Peculiar parliamentary representation
The key pillar of democracy as we know it is the system of parliamentary representation. People elect their representatives to a parliament, usually through political parties that are primarily organised with the aim of winning elections. Parliament adopts laws and usually also decides about the composition of the executive. A parliamentary majority is not entirely free to have its way on all matters, however. It has to obey the constitution, respect the bill of rights and the independence of the judiciary and some other institutions such as central banks. That said, the electorate remains an ultimate reference in democratic nation states, and the parliament is their central institution. If you want to know who holds most powers in a given state you need to look at the composition of the parliamentary majority.[18]
In the EU the situation is very different. Here the position of parliament is much weaker. The problem is not so much in the catalogue of formal powers bestowed on the European Parliament, but rather in the peculiar nature of the European parliamentary game.[19] The European Parliament has no ruling majority as we know it in national systems; it has neither a governing cabinet nor does it have a governing program to support or oppose. Moreover, the Parliament, the Commission, and the Council were created more or less independently, therefore the element of “fusion” that is usually observed between cabinets and their parliamentary majority does not exist. Cleavages within the European Parliament break more along national “boundaries” rather than along party affiliations or ideologies.[20] Although Members of the European Parliament are now directly elected to five-year terms, these elections tend to serve as popularity contests for the ruling national governments.[21]

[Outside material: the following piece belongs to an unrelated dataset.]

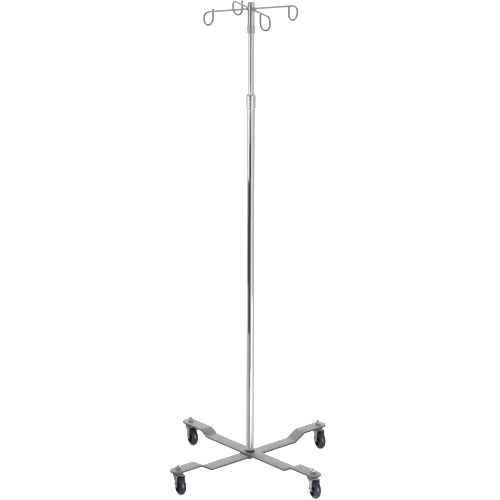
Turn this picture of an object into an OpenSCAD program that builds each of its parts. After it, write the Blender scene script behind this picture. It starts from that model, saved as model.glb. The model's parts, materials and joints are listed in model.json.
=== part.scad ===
// Mobile infusion stand: a telescoping two-stage pole on a low cross base
// with four swivel casters, a twist-lock collar and a lift-off head that
// carries four pigtail bag hooks.
// Millimetres. +Z is up, +X is right and -Y is front.
// The origin is on the floor, on the pole's axis.

/* [Pole] */
// Outside diameter of the lower, fixed tube
lower_od = 25.4; // [25:0.1:26]
// Wall of the lower tube
lower_wall = 1.65; // [1.5:0.05:1.8]
// Outside diameter of the upper, sliding tube
upper_od = 19.05; // [18.8:0.05:19.2]
// Wall of the upper tube
upper_wall = 1.25; // [1:0.05:1.6]
// Height of the lower tube's top end above the floor
lower_top = 1180; // [1000:5:1250]
// How far the upper tube stands out of the collar, collar top to head sleeve
extension = 186; // [150:1:300]
// Length of the upper tube
upper_length = 1140; // [900:10:1140]

/* [Lock collar] */
// Outside diameter of the twist-lock collar
collar_od = 30; // [29.6:0.1:32]
// Height of the collar
collar_h = 43.4; // [42:0.1:46]

/* [Head] */
// Outside diameter of the head tube
head_od = 22.2; // [22:0.1:23]
// Height of the head, sleeve bottom to tube top
head_h = 91.6; // [88:0.1:110]
// Outside diameter of the satin sleeve at the head's foot
sleeve_od = 24.6; // [24:0.1:27]
// Height of that sleeve
sleeve_h = 23.4; // [15:0.1:26]
// Depth of the hook arms' centre below the head's top
arm_drop = 19.4; // [14:0.1:22]

/* [Hooks] */
// Wire diameter of the hooks
wire_d = 6.35; // [5:0.05:6.35]
// Distance of the hook's outermost wire centre from the pole axis
hook_reach = 148; // [130:1:170]
// Width of a hook's loop along the arm, wire centre to wire centre
loop_w = 34; // [30:1:40]
// Sideways step of the pigtail, wire centre to wire centre
loop_side = 16; // [12:1:22]
// Bend radius from the arm down into the loop
arm_bend = 17; // [10:0.5:20]
// Straight wire between the two bends on the outer side
loop_drop = 5; // [2:0.5:12]
// Length of the straight wire that rises to the tip
tip_rise = 25; // [14:0.5:30]
// Direction of the first hook, degrees from +X
hook_turn = 25.3; // [0:0.1:90]

/* [Cross base] */
// Distance from the pole axis to a caster stem
stem_r = 290; // [280:1:330]
// Width of the flat steel leg bars
bar_w = 44.45; // [40:0.05:50]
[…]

Although the formal powers of the European Parliament have gradually been increased, the Parliament is not the principal let alone sole legislator and its say in selecting the European executive and judiciary is very limited. In the EU power is much more in the hands of non-majoritarian institutions, i.e., the Commission, the European Court of Justice, the European Central Banks and the European Council than is the case in member states.[22] The composition of the Council is only indirectly related to the electoral results in individual countries, and the complex (and still evolving) way of weighting votes in the Council leaves little space for the assertion of majoritarian politics. (One should add that national executives are often able to bypass their respective parliaments by making decisions in the European Council). At the same time, more and more powers are being shifted to the ever-growing list of European regulatory agencies.[23]
Of course, effective governance requires special skills and knowledge as well as long-term commitment that are usually in short supply among members of parliament. The problem is that non-majoritarian institutions are often more responsive to the wishes of narrow and partisan lobbies than to a broader electorate. Moreover, it is not easy to make these various regulatory agencies transparent and accountable.

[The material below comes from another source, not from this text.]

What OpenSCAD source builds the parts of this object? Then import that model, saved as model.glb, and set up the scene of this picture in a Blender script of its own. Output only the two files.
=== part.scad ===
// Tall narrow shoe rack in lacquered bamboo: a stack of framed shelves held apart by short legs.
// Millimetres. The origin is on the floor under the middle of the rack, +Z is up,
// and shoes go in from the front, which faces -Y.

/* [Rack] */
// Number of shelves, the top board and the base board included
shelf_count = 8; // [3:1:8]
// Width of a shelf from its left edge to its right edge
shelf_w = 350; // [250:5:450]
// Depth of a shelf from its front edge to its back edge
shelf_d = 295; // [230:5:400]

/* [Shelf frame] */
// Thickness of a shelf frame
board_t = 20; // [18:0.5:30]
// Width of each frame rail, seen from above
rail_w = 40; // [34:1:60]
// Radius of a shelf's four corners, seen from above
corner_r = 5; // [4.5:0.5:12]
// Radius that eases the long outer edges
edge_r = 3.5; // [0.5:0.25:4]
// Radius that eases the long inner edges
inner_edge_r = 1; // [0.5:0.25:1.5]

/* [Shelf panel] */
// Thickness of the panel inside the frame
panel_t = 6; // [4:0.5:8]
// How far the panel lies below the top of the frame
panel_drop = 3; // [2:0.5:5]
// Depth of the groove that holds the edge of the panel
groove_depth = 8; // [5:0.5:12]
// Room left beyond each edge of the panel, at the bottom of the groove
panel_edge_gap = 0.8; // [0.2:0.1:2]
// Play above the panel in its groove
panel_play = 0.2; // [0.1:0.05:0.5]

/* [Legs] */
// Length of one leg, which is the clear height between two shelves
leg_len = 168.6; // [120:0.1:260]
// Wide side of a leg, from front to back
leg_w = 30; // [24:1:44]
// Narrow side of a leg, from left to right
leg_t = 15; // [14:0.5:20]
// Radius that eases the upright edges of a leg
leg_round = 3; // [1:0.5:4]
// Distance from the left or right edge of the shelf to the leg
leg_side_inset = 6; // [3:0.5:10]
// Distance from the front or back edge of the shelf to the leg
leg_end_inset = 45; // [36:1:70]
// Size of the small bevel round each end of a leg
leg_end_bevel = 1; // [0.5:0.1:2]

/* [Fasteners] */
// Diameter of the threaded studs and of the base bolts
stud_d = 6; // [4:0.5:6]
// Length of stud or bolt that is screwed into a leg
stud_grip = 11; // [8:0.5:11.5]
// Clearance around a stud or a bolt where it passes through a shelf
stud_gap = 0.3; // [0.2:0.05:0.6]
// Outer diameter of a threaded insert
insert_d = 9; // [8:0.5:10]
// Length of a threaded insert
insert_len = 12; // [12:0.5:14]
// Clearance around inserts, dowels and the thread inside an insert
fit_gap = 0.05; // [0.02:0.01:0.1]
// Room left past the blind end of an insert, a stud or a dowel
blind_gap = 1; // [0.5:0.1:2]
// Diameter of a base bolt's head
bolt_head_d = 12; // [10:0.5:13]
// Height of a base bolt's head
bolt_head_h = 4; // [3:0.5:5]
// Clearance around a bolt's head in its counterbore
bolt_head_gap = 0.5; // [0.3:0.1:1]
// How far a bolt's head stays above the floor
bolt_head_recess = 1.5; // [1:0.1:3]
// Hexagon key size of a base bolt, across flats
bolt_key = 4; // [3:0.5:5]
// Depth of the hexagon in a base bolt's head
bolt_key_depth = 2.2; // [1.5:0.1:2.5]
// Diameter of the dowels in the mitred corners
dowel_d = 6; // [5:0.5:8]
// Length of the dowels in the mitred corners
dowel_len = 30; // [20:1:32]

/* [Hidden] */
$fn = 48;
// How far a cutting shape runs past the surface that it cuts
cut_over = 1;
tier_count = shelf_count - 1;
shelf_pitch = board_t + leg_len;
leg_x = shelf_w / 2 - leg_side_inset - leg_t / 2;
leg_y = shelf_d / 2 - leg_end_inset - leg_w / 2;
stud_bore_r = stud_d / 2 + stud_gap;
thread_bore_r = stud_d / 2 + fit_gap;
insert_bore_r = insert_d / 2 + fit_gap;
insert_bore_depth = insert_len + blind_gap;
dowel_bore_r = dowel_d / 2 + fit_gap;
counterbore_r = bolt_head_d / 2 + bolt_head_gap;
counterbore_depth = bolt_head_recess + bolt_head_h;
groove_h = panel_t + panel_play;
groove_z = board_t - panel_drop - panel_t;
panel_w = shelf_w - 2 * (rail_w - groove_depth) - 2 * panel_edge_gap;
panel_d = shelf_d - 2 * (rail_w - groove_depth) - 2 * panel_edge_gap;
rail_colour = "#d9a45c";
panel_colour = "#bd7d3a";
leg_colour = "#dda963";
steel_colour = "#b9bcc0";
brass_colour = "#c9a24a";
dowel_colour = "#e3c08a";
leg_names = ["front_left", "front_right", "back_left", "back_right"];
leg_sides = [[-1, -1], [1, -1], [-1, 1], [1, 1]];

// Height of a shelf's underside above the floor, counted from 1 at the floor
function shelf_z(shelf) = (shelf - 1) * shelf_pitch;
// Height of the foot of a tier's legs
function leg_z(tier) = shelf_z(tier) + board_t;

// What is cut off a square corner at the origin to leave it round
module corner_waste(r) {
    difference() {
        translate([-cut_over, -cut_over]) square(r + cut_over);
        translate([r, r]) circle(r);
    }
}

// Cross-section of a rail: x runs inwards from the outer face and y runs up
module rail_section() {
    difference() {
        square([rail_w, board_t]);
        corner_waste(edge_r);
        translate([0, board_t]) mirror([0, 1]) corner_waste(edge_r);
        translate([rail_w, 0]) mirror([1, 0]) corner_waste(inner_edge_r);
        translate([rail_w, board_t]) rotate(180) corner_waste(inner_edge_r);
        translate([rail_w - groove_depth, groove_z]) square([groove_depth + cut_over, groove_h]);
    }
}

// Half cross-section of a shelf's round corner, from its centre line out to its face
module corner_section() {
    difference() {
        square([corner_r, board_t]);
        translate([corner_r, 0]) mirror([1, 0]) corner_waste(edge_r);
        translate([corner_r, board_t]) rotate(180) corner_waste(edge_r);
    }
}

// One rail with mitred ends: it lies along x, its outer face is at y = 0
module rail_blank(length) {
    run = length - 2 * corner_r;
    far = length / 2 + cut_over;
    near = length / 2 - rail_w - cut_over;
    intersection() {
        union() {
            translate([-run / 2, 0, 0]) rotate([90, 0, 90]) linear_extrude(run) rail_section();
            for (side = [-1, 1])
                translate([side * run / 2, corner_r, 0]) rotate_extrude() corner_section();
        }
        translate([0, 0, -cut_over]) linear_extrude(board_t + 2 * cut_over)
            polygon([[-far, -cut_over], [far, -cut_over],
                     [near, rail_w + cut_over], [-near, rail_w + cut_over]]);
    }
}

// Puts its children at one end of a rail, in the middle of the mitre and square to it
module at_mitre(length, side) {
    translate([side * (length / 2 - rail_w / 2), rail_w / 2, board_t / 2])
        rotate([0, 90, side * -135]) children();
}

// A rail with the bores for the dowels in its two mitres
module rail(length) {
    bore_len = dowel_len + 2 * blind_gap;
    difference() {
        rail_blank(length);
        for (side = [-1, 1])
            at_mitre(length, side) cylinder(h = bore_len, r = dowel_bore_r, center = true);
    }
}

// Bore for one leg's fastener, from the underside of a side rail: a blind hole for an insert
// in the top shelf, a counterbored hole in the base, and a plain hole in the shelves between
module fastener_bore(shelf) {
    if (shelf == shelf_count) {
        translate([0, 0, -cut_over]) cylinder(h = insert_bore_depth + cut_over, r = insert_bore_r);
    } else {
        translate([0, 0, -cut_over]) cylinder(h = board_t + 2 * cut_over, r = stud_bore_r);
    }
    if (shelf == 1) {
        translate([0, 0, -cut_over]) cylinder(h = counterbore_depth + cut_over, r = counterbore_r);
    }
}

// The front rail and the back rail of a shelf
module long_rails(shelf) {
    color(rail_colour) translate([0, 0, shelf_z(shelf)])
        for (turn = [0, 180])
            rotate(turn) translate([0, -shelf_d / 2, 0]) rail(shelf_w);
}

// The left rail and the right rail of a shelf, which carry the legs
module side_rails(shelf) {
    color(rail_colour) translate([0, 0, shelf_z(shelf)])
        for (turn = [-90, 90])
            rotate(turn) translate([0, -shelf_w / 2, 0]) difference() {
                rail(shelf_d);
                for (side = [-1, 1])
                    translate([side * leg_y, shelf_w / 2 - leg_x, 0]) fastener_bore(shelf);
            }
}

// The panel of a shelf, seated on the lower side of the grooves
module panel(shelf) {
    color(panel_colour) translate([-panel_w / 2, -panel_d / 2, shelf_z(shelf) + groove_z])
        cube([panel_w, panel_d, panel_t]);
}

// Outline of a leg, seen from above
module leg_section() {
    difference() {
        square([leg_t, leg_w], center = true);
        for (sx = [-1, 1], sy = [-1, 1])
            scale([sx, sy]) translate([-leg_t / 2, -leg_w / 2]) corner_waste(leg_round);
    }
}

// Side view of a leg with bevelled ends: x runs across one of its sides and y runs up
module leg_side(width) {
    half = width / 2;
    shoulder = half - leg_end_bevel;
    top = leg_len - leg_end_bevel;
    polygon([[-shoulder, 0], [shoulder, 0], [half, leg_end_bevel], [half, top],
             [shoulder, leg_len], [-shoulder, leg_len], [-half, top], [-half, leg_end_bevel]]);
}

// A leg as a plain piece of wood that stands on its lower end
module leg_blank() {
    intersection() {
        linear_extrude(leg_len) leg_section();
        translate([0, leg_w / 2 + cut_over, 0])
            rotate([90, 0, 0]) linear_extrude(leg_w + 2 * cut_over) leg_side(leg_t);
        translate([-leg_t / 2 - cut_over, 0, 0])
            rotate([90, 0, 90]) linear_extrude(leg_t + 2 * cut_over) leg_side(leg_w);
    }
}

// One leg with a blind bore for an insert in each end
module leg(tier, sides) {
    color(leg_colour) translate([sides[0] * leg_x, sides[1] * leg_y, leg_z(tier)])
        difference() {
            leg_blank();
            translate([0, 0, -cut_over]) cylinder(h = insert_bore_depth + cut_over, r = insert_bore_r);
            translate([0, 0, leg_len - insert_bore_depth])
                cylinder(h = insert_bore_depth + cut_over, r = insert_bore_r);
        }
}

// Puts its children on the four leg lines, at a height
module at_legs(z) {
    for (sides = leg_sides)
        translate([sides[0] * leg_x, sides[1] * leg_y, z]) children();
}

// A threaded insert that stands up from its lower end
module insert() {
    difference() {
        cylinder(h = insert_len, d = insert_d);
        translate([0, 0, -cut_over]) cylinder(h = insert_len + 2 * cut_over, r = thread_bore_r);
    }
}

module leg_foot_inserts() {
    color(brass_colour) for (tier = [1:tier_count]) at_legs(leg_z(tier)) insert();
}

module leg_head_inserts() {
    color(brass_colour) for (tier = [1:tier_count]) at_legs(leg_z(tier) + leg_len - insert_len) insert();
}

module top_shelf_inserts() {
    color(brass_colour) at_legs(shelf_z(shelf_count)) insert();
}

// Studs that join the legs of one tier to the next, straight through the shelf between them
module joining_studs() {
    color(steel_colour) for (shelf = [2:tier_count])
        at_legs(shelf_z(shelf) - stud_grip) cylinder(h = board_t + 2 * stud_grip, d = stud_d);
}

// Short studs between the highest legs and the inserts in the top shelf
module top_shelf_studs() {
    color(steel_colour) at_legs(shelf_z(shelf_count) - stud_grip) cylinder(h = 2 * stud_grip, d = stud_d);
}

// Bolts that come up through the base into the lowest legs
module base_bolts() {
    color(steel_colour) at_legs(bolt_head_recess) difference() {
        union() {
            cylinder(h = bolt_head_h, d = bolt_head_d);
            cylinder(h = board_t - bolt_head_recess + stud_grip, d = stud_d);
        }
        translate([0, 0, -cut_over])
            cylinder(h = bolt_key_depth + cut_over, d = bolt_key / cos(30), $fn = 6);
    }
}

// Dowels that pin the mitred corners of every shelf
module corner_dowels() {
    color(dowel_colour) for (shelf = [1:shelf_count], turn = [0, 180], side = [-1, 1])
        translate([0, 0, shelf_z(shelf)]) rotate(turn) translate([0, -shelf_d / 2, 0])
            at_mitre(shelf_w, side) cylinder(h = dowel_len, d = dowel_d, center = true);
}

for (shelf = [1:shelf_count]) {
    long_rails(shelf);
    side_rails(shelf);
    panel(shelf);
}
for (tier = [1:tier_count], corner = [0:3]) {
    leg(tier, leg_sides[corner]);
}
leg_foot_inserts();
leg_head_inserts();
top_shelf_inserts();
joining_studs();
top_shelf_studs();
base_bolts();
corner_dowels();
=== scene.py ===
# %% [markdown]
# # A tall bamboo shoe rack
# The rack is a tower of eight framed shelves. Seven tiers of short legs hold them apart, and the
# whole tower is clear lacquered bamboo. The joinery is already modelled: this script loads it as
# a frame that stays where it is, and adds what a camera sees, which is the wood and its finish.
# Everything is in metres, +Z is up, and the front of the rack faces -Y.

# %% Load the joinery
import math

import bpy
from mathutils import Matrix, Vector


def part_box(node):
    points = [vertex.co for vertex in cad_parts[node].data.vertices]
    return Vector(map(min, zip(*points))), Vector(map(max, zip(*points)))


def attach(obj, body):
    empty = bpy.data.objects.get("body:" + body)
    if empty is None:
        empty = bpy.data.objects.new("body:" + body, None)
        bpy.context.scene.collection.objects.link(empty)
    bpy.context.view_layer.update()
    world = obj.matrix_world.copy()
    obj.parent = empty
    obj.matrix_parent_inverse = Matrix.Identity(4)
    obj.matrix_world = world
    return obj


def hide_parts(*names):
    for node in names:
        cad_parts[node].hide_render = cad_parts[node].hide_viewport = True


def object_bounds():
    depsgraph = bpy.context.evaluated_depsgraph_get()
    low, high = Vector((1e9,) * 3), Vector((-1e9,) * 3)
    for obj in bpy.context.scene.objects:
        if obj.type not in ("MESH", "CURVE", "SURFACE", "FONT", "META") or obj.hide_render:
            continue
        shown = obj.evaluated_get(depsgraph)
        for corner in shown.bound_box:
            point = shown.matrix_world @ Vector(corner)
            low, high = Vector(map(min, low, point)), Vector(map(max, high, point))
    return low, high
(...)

The question is: can the Union develop a sound system of parliamentary democracy? This could be done either by making the European Parliament the true centre of European power or by giving more powers over European affairs to national parliaments. The publics in new member states from Eastern Europe seem to be unenthusiastic if not negative concerning the former solution. Only a tiny minority of the respective electorates in these states bothered to vote in the last elections to the European Parliament.[24] (A few months earlier these electorates rushed to the polls to support their countries’ membership in the Union).[25] The governments of the new member states are also keener on strengthening the role of national rather than European parliament(s) in the EU decision-making process.[26] But this does not seem to be a plausible solution either. To start with, parliaments in the new member states are very weak and this has been partly caused by the process of accession to the Union. Over the past several years leading to the EU's accession, parliaments from Eastern Europe had to hastily adopt a vast body of European laws with little discussion and opportunity for amendments to take account of local concerns and peculiarities. Their room for manoeuvre was practically non-existent because the applicant states from Eastern Europe were not allowed to have any opt-outs from the EU's acquis communautaire. (It is worth keeping in mind that the acquis is made up of some 20,000 laws, decisions, and regulations, spanning nearly 80,000 pages.) Stephen Holms has subsequently observed that "the prestige of the domestic lawmaking function has plummeted due to the mandatory extension of the acquis communautaie, a code of law octroye from abroad, without serious input from domestic constituencies".[27] This has been confirmed by the opinion polls. For instance, public confidence in Poland's parliament (Sejm) decreased from circa 44 percent in 1998 to 20 percent in 2002 (four crucial years for the adoption of EU legislation).[28]